Golf Balls = ______________,  _______________,  __________________,  ____________________

Marbles = _______________,  _______________, __________________, ___________________, __________________

Sand = What are the distractions?   Internet, Video Games, Texting, TV?  Nowadays it seems as though it’s the screens that distract us the most.

In my previous article on How to Fill Your Child and Spouse’s Emotional Bank Account and the Circles of Concern vs. Circles of Influence, I referred to Stephen Covey’s excellent book, The 7 Habits of Highly Effective Families, and summarized Habit #1 Be Proactive.

Today’s article connects to Stephen Covey’s Habit #2 for Highly Effective Families:

Begin with the End in Mind

Stephen Covey suggests creating a family mission statement as a process and end product for summarizing  your family values.

What is a Family Mission Statement? … A Family Compass

Creating a family mission statement is a very powerful process.  By going through the process of carefully identifying a family’s shared values and visions, it keeps everyone accountable and aligned with what is most important to the family as a whole.   Most businesses, schools, organizations etc. have a mission statement, and even Martial Arts studios usually have a creed that is recited at the beginning of each class – even with the three year olds!  Thus, it makes sense that families, that would have their own mission statement.

What Does a Family Mission Statement Look Like?
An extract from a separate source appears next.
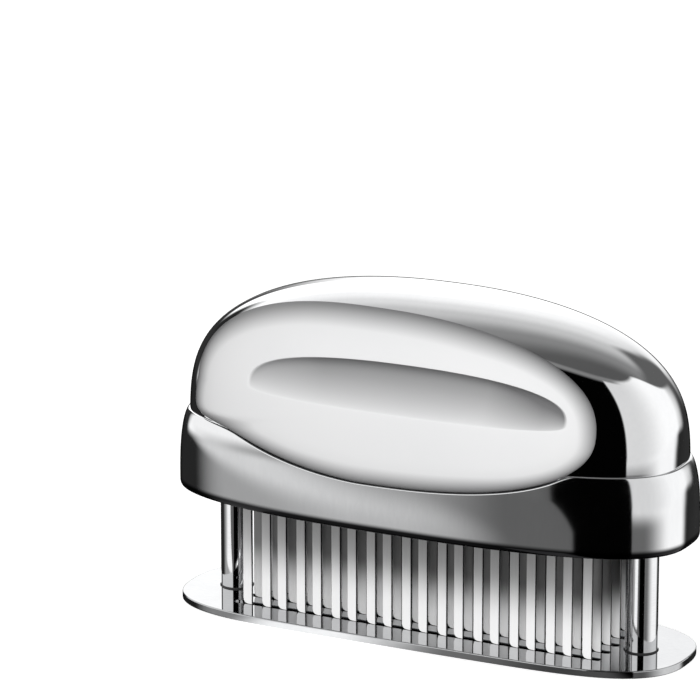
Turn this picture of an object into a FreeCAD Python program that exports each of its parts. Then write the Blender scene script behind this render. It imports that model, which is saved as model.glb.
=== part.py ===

A Family Mission Statement may be a word, a phrase, a song, a poem, a piece of art, a document, an image, a symbol or some other creative idea such as using each letter from the family surname and creating a sentence for each letter.  What is most important is that it is created by everyone in the family, it represents everyone, and it brings everyone together.  It becomes the compass point for making family decisions, planning family vacations, problem-solving etc.  It creates a value-system and family identity, from which important decisions are made.

We stand at the crossroads, each minute, each hour, each day, making choices.  We choose the thoughts that we allow ourselves to think, the passions we allow ourselves to feel, and the actions we allow ourselves to perform.  Each choice is made in the context of whatever value system we’ve selected to govern our lives.  In selecting that value system, we are, in a very real way, making the most important choice we will ever make.

~ Benjamin Franklin

The Steps to Creating Your Own Family Mission Statement

Step One:   Brainstorm every family member’s ideas and feelings regarding family and priorities, while remembering that in brainstorming all ideas are written down without judgment.  Depending on the age of your children, you might give everyone a few blank flashcards to write down their ideas first before putting them all together to share.

Step Two:  At your next family meeting, put all the ideas out on the table again and this time begin the process of synthesizing all the hopes, values and beliefs.  The goal is to create your first draft and then wait a while.   Once it reaches a point where everyone feels comfortable and committed, write it up as a good copy, and give everyone a copy or display it on a wall.  If your family  prefers to be artistic, create your art piece that represents the content of your family mission statement.

Step Three:  Use the mission statement to keep each family member aligned with the family values and beliefs.  Refer back to it often and use it for planning such as planning a family vacation that gives you a chance to experience your values, hopes and beliefs.  For example, if one of the components was for your family to have courage then a challenging experience could be incorporated into a family holiday.  Refer back to it at your family meetings to see if everyone is “on track”.

There are many styles, but what’s important is finding the time to create the mission statement or taking the time to discuss priorities and determining which, of the many balls that you’re juggling in the air, are the golf balls.